There was beef stroganoff, which was nice, a veal rissole, which was tasty, meat dumplings, which were fine, but not a patch on the duck dumplings which I sampled at the Hotel Metropol.  Dumplings, or 'Pelmeni' as they are known, are a big thing here.  There was a mushroom and pickles in pastry which I left untouched.  To finish, I asked the waiter what was the most 'Russian' dessert, and he said a 'Napoleon Mille Feulle'.  This resembled a custard slice you would get at Cafe Kylemore on O'Connell Street (I don't know if that establishment still exists), but the cream had a more oozing, less fresh quality, slathered between wafers.  You see, this is what a lack of booze does to you.  It turns you into a bloody food critic. 

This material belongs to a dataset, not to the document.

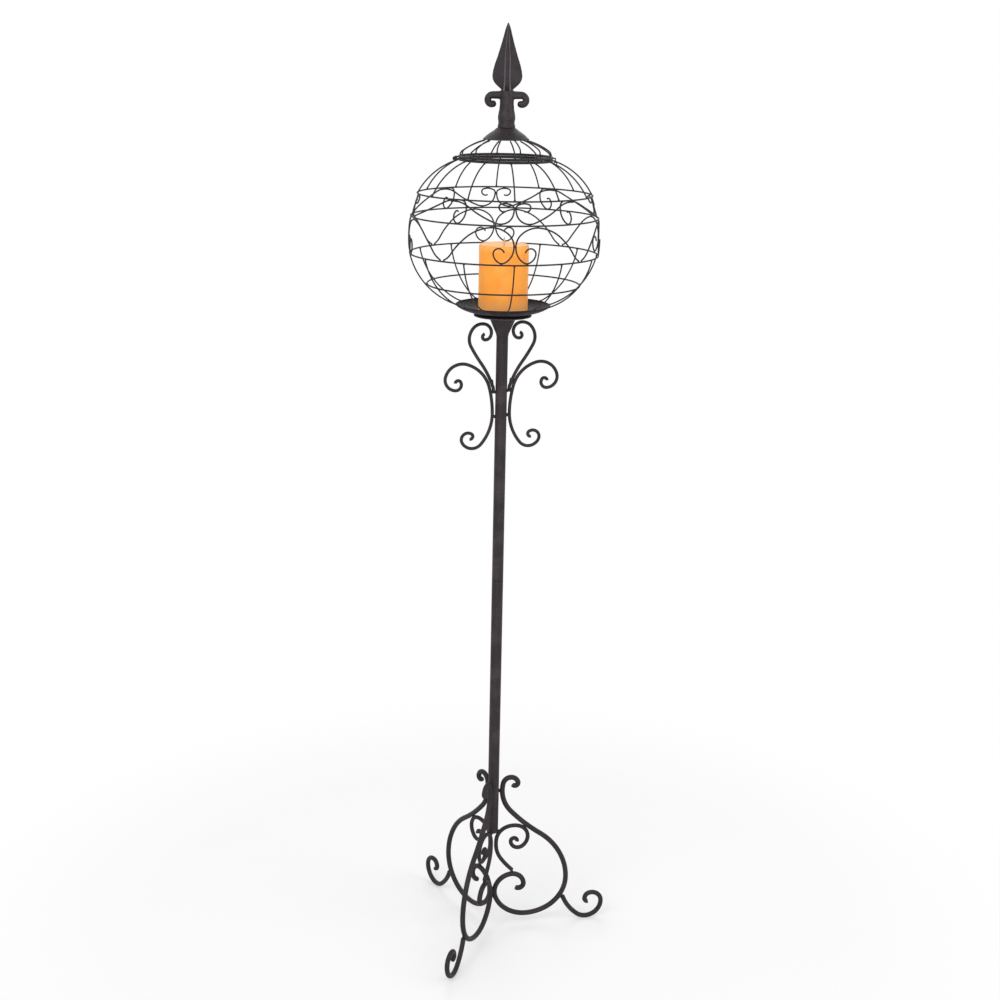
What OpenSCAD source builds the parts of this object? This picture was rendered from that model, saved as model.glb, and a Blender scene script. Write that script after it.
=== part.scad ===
// Torchere candle stand: a wrought-iron floor stand on three scrolled legs, with a
// wire globe cage and hinged lid round one pillar candle.
// Millimetres, +Z up. The origin is on the floor under the pole's axis, and the
// right-hand leg points along +X.

/* [Pole] */
// Outside diameter of the pole's two tubes
pole_d = 18.2; // [16:0.2:19]
// Wall of the tubes
pole_wall = 1.5; // [1:0.1:3]
// Height of the lower tube's bottom end above the inner scrolls' inmost bends
pole_foot = 24.2; // [24.1:0.1:31]
// Height of the joint between the two tubes
pole_joint = 626.6; // [500:1:800]
// Height of the upper tube's top end, inside the cup
pole_top = 1040; // [1036:0.5:1042]
// Diameter of the stud that joins the tubes
stud_d = 10; // [6:1:12]
// Length of the solid plugs in the tubes' ends
plug_length = 22; // [12:1:40]

/* [Legs] */
// Diameter of each leg's main rod
leg_rod_d = 8.5; // [7:0.1:8.6]
// Diameter of the curled foot rods
foot_rod_d = 8; // [6:0.5:9]
// Diameter of the thinner scroll inside each leg
inner_rod_d = 6.8; // [5:0.1:7]
// Space between the pole and the leg rods at their neck, where they stand upright
neck_space = 1.9; // [1.9:0.1:6]
// Height of that neck
neck_height = 253.7; // [250:0.1:275]
// Distance from the pole's axis to the lowest point of a foot
foot_reach = 167; // [150:0.5:185]
// Diameter of the short weld pegs between pole and legs
leg_peg_d = 6; // [4:0.5:8]

/* [Brackets] */
// Diameter of the bracket rods
bracket_rod_d = 5.2; // [4:0.1:5.3]
// Space between the pole and the lower C scroll's inmost bend
c_space = 1.9; // [1.8:0.1:6]
// Drop from the pole's top end to the right-hand C scroll's inmost bend
c_drop = 137; // [136:0.5:170]
// How much lower the left-hand bracket was welded on
left_drop = 2.3; // [0:0.1:5]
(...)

So I don't think I will be repeating my Russian culinary journey, but it was worth experiencing, like everything else here.  I bought another hat today at the Kazan Kremlin, a tubeteika, as I find myself ever closer to the Asian part of Russia.  The Qolsarif Mosque (above) was stunning.  Re-purposed since the collapse of Communism, this landmark, originally constructed in the 16th century, is a worthy signature of a World Heritage Site.

Kazan is the sport capital of Russia, and it's a vibrant place.  Let's see if Brazil and Belgium can serve up some football gastronomy ahead of my trip to Samara tomorrow, to witness if 'Football's coming home', or if England are 'going home'.